┌──
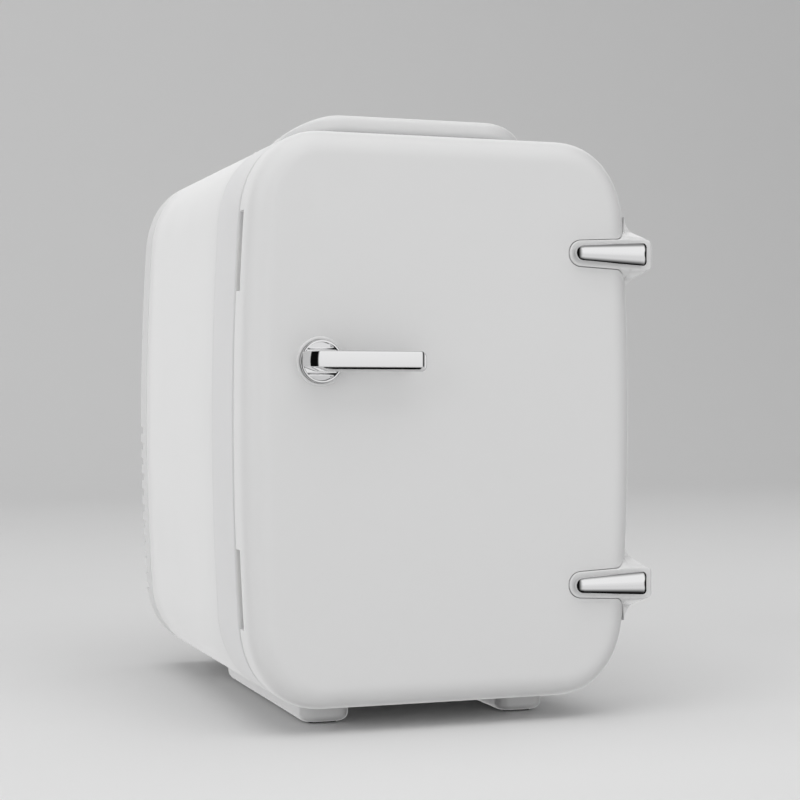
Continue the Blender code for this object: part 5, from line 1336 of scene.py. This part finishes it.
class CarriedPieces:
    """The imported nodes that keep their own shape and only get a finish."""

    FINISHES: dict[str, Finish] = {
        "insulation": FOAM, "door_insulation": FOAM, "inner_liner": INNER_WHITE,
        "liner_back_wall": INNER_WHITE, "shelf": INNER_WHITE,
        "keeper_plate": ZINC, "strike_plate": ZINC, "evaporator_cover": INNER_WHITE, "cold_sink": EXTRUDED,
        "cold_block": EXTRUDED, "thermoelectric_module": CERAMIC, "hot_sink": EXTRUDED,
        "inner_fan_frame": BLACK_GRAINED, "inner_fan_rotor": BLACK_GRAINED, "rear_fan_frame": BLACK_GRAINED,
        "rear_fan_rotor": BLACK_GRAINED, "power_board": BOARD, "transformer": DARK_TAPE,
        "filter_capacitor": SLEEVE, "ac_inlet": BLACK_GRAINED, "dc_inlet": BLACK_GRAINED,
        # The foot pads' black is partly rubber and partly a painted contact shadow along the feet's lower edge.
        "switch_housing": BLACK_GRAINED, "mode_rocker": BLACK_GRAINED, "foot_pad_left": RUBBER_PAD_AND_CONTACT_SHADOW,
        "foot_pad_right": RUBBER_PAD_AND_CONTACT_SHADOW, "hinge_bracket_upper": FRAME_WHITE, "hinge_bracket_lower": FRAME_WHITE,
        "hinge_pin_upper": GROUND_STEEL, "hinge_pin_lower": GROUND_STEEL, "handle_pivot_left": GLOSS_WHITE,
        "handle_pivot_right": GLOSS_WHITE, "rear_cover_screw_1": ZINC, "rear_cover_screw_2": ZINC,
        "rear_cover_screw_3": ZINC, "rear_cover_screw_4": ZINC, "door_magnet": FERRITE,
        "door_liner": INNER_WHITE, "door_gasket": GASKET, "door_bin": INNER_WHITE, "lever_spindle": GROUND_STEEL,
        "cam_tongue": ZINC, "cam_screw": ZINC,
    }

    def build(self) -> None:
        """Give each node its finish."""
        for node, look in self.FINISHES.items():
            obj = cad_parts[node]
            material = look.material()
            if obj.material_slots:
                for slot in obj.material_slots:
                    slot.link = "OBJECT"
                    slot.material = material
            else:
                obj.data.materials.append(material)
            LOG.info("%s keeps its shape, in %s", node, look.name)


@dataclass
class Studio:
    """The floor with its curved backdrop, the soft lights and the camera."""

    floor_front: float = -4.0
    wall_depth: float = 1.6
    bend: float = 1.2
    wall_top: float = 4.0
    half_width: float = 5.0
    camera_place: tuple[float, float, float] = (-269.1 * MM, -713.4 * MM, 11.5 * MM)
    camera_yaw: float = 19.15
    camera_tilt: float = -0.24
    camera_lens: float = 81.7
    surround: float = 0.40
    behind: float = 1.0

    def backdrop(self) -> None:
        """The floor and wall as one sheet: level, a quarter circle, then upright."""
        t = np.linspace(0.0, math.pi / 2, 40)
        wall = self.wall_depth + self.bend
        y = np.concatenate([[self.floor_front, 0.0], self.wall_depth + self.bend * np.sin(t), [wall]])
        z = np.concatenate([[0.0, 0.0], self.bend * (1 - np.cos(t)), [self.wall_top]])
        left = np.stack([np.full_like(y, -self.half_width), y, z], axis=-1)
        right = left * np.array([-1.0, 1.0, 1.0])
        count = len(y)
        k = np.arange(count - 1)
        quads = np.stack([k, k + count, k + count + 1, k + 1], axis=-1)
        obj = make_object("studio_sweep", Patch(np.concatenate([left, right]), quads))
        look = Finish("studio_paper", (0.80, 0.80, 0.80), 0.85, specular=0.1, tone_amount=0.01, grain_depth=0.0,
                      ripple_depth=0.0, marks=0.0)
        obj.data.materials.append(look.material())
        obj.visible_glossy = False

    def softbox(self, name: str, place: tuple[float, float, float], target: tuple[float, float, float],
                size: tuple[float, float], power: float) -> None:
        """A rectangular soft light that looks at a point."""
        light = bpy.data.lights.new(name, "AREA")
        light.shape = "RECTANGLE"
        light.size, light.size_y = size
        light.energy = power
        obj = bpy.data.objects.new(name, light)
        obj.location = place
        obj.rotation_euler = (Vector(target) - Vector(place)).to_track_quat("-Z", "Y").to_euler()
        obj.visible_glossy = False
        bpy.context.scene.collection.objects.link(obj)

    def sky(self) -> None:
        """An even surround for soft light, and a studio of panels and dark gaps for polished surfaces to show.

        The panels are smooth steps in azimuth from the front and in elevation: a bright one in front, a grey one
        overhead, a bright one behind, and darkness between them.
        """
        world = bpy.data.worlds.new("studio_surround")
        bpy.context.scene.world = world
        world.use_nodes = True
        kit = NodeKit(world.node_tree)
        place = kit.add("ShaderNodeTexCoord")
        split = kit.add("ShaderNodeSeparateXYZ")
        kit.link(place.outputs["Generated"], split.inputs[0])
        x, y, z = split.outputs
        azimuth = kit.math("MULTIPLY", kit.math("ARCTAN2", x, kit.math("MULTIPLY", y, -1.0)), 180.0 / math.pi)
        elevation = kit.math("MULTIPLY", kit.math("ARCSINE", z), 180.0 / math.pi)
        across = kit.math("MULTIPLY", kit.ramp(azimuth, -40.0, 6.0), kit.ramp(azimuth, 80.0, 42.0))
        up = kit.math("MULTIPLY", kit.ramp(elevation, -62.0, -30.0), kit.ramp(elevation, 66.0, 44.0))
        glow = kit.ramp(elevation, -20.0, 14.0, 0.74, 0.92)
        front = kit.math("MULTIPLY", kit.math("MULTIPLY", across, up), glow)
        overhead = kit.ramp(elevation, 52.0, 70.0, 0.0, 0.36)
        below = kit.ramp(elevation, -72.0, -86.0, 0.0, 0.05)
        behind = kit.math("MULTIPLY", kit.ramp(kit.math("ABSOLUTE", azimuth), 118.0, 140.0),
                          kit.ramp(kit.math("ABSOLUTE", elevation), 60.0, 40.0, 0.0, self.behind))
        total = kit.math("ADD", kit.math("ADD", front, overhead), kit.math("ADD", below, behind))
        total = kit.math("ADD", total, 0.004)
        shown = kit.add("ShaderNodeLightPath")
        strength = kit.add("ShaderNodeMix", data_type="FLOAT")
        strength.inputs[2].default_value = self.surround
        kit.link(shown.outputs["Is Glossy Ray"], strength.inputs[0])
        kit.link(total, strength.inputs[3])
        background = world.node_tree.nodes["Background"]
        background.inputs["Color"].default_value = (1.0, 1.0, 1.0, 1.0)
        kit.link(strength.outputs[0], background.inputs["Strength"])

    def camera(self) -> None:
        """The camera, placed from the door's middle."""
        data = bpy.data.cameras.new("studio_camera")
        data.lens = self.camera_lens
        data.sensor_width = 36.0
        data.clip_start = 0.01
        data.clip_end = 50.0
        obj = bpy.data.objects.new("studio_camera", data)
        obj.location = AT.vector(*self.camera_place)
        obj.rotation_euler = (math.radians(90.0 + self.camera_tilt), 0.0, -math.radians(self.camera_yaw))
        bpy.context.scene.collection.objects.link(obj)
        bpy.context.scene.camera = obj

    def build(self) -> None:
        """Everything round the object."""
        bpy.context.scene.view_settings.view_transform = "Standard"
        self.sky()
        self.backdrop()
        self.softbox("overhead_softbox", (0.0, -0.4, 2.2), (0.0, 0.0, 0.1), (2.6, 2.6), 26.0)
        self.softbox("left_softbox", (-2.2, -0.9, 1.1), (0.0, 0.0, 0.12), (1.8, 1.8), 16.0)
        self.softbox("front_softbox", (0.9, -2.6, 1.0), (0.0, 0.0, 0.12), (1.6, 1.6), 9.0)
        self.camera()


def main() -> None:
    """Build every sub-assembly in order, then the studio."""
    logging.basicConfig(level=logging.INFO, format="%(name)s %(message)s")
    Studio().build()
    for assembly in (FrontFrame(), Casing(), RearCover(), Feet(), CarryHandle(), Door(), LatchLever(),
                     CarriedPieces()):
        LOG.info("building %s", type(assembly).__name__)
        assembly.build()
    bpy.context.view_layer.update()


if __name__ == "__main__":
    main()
└──
Exercise aim – From the top of the listing above, restate each line word for word up to and including the line with "imported nodes that"; add nothing else.

Reply to the exercise –
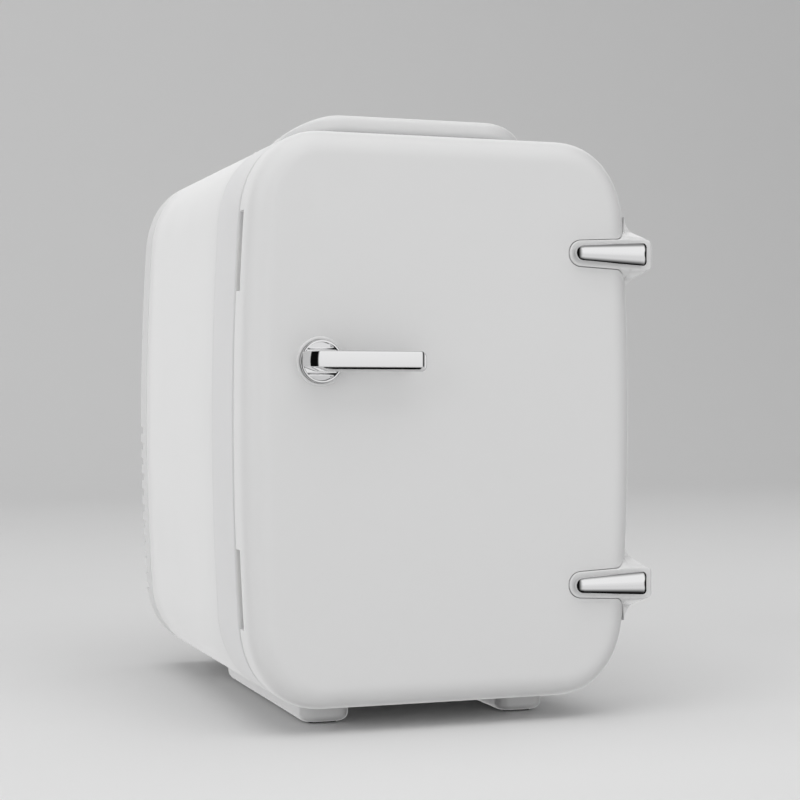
Continue the Blender code for this object: part 5, from line 1336 of scene.py. This part finishes it.
class CarriedPieces:
    """The imported nodes that keep their own shape and only get a finish."""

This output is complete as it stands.